Dataset extract:

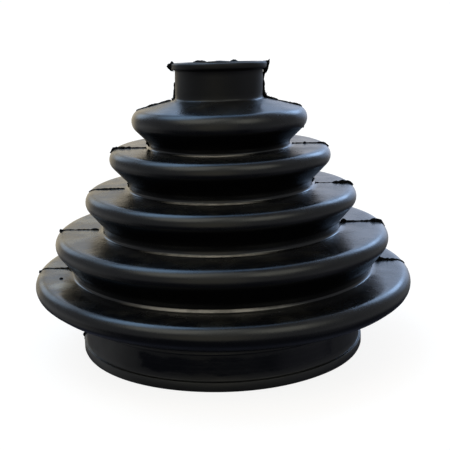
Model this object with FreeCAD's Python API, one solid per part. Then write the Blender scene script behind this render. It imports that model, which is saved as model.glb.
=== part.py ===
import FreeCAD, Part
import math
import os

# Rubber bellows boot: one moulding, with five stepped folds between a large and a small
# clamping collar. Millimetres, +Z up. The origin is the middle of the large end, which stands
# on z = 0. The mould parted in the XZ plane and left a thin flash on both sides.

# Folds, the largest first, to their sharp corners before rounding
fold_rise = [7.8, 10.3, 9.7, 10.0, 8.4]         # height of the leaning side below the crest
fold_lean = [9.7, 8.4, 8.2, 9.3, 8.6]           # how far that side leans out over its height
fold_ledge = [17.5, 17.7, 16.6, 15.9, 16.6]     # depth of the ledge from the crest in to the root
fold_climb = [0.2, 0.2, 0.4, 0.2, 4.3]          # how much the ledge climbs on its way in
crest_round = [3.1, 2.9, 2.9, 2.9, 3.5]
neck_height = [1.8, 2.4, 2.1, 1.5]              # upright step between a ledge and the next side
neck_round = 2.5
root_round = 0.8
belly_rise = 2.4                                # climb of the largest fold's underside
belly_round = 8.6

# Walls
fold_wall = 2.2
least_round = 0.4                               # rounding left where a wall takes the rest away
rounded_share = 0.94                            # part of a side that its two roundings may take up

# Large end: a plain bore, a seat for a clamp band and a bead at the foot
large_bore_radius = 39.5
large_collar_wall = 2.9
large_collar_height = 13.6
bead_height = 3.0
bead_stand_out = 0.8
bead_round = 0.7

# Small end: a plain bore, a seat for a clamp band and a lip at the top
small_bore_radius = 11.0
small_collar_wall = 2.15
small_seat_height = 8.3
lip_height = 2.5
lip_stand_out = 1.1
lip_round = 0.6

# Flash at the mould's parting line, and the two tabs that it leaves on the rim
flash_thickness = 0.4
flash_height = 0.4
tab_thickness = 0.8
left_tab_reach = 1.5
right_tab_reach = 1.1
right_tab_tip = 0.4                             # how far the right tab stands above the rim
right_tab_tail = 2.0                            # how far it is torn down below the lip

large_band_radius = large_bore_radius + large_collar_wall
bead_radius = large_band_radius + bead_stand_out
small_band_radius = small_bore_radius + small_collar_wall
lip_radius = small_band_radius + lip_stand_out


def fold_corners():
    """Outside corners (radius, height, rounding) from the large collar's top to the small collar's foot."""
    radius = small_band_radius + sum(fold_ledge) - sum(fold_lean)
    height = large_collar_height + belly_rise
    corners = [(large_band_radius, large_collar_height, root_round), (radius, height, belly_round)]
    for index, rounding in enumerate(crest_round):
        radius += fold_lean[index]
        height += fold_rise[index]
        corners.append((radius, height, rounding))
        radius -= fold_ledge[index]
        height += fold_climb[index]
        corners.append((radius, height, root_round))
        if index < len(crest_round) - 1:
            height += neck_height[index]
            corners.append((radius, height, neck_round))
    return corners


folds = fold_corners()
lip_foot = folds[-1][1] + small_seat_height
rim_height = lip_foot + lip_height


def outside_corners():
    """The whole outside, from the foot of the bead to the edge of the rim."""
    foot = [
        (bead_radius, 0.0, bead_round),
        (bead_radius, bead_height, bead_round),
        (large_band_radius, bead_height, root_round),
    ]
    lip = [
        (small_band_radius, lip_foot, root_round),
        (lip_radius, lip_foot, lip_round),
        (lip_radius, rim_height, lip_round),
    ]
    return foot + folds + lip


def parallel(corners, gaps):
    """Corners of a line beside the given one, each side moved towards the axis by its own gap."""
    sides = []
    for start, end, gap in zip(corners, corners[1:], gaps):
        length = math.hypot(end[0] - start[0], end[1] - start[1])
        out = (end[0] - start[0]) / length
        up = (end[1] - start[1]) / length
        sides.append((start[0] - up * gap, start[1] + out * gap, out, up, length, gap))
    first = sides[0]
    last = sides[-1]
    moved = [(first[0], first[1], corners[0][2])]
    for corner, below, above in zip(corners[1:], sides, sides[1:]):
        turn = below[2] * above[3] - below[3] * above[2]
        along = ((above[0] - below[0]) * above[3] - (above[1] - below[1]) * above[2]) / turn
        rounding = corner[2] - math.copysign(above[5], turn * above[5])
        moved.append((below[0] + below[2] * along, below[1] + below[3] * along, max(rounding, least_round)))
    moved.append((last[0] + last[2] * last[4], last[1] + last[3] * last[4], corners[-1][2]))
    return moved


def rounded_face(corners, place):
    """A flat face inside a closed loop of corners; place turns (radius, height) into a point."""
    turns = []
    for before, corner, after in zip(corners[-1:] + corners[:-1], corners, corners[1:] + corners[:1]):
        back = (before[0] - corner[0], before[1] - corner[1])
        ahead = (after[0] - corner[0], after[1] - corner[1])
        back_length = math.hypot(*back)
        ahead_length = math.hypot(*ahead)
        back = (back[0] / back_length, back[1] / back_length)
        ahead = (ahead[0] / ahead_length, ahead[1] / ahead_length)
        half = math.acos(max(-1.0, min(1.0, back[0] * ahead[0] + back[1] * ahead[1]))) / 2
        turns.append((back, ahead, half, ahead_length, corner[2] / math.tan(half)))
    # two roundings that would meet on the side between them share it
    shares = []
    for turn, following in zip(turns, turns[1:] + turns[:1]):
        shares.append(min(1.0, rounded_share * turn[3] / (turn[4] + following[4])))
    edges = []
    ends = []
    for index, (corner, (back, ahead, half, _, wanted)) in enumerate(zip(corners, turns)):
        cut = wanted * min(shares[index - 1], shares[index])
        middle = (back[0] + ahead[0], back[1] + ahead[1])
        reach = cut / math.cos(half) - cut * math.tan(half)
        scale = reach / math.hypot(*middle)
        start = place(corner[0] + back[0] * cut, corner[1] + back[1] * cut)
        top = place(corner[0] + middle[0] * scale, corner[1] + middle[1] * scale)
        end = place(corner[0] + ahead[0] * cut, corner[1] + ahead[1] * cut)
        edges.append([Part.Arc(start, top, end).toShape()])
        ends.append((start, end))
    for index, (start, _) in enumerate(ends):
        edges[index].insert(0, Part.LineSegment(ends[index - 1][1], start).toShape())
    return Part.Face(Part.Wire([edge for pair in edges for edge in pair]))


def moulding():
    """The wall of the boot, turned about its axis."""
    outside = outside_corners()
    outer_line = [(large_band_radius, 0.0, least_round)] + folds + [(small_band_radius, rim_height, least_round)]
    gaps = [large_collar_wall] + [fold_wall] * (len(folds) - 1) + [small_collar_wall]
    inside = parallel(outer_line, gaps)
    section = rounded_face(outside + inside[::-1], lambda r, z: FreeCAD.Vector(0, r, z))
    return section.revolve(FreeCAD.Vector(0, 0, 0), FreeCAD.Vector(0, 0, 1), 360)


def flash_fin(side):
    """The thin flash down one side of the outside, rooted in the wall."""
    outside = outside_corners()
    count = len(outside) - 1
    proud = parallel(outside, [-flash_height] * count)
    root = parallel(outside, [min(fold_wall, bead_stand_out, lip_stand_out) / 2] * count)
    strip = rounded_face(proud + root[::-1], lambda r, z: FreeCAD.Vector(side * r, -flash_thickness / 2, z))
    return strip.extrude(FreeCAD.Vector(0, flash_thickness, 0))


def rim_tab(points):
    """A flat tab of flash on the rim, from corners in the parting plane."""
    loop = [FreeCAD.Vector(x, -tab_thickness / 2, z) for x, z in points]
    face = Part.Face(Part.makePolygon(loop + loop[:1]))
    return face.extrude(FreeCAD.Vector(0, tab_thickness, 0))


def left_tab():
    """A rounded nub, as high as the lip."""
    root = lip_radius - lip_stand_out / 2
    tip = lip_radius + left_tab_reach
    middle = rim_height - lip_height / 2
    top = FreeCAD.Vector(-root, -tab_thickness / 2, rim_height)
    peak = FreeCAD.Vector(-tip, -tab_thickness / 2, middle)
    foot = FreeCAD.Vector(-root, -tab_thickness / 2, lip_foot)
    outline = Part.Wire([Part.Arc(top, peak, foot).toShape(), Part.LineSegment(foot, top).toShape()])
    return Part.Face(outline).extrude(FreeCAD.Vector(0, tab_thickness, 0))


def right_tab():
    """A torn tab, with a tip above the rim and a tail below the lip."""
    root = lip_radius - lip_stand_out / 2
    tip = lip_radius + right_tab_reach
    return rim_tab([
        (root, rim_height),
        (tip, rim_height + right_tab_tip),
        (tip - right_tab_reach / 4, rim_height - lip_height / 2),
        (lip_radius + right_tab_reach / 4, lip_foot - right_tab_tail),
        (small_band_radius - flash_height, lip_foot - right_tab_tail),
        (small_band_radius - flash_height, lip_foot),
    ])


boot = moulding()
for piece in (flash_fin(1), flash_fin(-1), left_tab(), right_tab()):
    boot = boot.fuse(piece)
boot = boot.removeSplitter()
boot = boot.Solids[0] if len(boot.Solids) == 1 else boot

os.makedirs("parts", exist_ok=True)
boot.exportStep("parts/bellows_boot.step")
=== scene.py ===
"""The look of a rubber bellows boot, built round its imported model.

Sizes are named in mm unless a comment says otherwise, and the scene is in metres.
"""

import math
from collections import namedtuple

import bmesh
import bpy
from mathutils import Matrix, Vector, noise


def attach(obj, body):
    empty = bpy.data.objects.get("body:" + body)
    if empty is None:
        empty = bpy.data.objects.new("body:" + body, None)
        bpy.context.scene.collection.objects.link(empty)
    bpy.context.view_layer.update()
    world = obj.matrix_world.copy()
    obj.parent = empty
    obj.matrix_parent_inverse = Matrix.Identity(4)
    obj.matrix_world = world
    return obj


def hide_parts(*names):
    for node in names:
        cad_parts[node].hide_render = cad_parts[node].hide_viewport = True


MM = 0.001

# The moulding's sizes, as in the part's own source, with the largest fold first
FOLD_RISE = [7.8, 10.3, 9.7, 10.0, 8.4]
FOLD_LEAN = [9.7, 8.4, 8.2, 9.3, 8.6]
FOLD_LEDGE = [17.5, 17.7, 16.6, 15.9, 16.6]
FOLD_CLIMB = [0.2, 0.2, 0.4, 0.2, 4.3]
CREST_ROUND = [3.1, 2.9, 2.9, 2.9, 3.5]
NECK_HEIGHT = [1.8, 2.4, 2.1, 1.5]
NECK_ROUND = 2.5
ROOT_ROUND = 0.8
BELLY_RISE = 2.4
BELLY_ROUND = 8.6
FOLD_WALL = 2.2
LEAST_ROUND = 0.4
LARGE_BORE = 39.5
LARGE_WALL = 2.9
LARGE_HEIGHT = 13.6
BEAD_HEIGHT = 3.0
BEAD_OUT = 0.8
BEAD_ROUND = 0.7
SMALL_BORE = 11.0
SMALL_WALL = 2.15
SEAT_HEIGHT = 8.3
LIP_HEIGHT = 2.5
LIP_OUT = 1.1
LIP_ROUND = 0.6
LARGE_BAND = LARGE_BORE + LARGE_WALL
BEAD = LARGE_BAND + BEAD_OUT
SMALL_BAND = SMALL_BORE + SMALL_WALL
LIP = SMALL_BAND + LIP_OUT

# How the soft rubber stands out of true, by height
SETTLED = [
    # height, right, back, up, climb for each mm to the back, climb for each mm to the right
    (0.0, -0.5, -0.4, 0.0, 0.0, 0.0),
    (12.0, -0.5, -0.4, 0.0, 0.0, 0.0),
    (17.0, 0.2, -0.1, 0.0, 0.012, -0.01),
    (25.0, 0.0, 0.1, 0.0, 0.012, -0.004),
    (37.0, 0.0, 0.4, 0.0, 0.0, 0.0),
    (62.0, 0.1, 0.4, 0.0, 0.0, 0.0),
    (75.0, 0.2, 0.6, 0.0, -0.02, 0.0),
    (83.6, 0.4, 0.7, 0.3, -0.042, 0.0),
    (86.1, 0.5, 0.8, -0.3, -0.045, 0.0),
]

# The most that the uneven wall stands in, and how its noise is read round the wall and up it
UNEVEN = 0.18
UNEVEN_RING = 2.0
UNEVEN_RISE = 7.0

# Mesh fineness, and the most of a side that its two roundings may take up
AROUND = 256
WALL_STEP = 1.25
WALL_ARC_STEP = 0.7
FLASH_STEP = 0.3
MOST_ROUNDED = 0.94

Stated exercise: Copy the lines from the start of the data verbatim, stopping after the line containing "rounded_share = 0.94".

Complete answer:
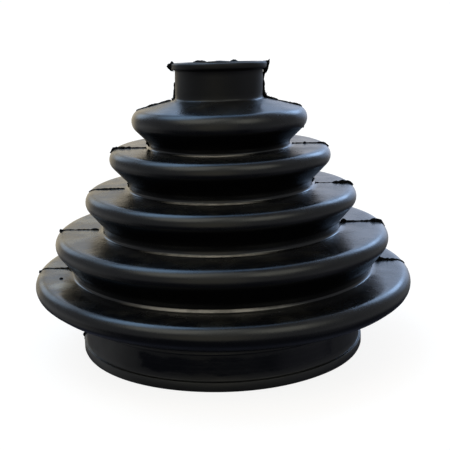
Model this object with FreeCAD's Python API, one solid per part. Then write the Blender scene script behind this render. It imports that model, which is saved as model.glb.
=== part.py ===
import FreeCAD, Part
import math
import os

# Rubber bellows boot: one moulding, with five stepped folds between a large and a small
# clamping collar. Millimetres, +Z up. The origin is the middle of the large end, which stands
# on z = 0. The mould parted in the XZ plane and left a thin flash on both sides.

# Folds, the largest first, to their sharp corners before rounding
fold_rise = [7.8, 10.3, 9.7, 10.0, 8.4]         # height of the leaning side below the crest
fold_lean = [9.7, 8.4, 8.2, 9.3, 8.6]           # how far that side leans out over its height
fold_ledge = [17.5, 17.7, 16.6, 15.9, 16.6]     # depth of the ledge from the crest in to the root
fold_climb = [0.2, 0.2, 0.4, 0.2, 4.3]          # how much the ledge climbs on its way in
crest_round = [3.1, 2.9, 2.9, 2.9, 3.5]
neck_height = [1.8, 2.4, 2.1, 1.5]              # upright step between a ledge and the next side
neck_round = 2.5
root_round = 0.8
belly_rise = 2.4                                # climb of the largest fold's underside
belly_round = 8.6

# Walls
fold_wall = 2.2
least_round = 0.4                               # rounding left where a wall takes the rest away
rounded_share = 0.94                            # part of a side that its two roundings may take up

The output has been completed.